The answer, surprisingly, goes back to World War I.
In 1917 Woodrow Wilson had a problem: How do you reverse public opinion, quickly? He had been elected on a campaign promise to stay out of the war, but now the U.S. was jumping in. He had months to raise money and troops for the war effort. Not only did opinion need to change, people had to be coerced to act. A Committee on Public Information was swiftly assembled, and a strategy formed:
Arouse emotion, get people to react on impulse, not thought.

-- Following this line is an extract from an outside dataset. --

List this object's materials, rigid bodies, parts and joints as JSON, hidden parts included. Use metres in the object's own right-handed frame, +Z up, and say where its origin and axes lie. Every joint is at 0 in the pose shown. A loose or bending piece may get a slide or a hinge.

The CPI created a massive propaganda machine, heavily emphasizing visual images. Within a year, nearly 1,500 designs for posters, buttons, and other materials were distributed. The posters featured images designed to arouse emotions such as fear, anger and pride. One poster, for instance, portrayed a menacing gorilla with a German helmet, holding a helpless female in his arms and stepping onto American soil; the caption: 'destroy this mad brute, enlist!”
Whether the image made sense was irrelevant; if it aroused enough emotion to generate action, then it was a success.
The campaign did work. By all accounts, the money and recruits that were raised were the foundation of the U.S. contribution to WWI, and it was derived from the mass reaction to the propaganda campaign.
For better or worse, the communication lessons learned from this wildly successful effort were not forgotten. The basic technique of using images to create impulses to action moved into the realm of business and became the basis for the 20th century advertising industry. A right turn was taken from the more traditional communication strategy of writing out reasons that people could contemplate as they made thoughtful choices. 'Don't think, feel!” was now the theme in mass advertising, whether in business or politics.
Today we have campaign ads portraying opponents in black and white, making them seem slightly suspicious - even sinister - while showing one's own candidate in warm, full color. The ads seek to elicit viewers' reaction below the level of conscious awareness.
The traditional premise has been that the core of the democratic process is reasoned choice. Has democracy been thrown out the window in an era of image impulse?
Perhaps.
But campaign commercials cannot force response. For those willing to take the time, the 21st century provides what the masses in 1917 lacked - an immense reservoir of Internet information. Reasoned choice still is possible in response to campaign propaganda; WWI inspired message strategies can be rejected by the voter who looks beyond colorless images to consider candidate platforms. Perhaps the 'mad brute” that needs to be 'destroyed” is impulse.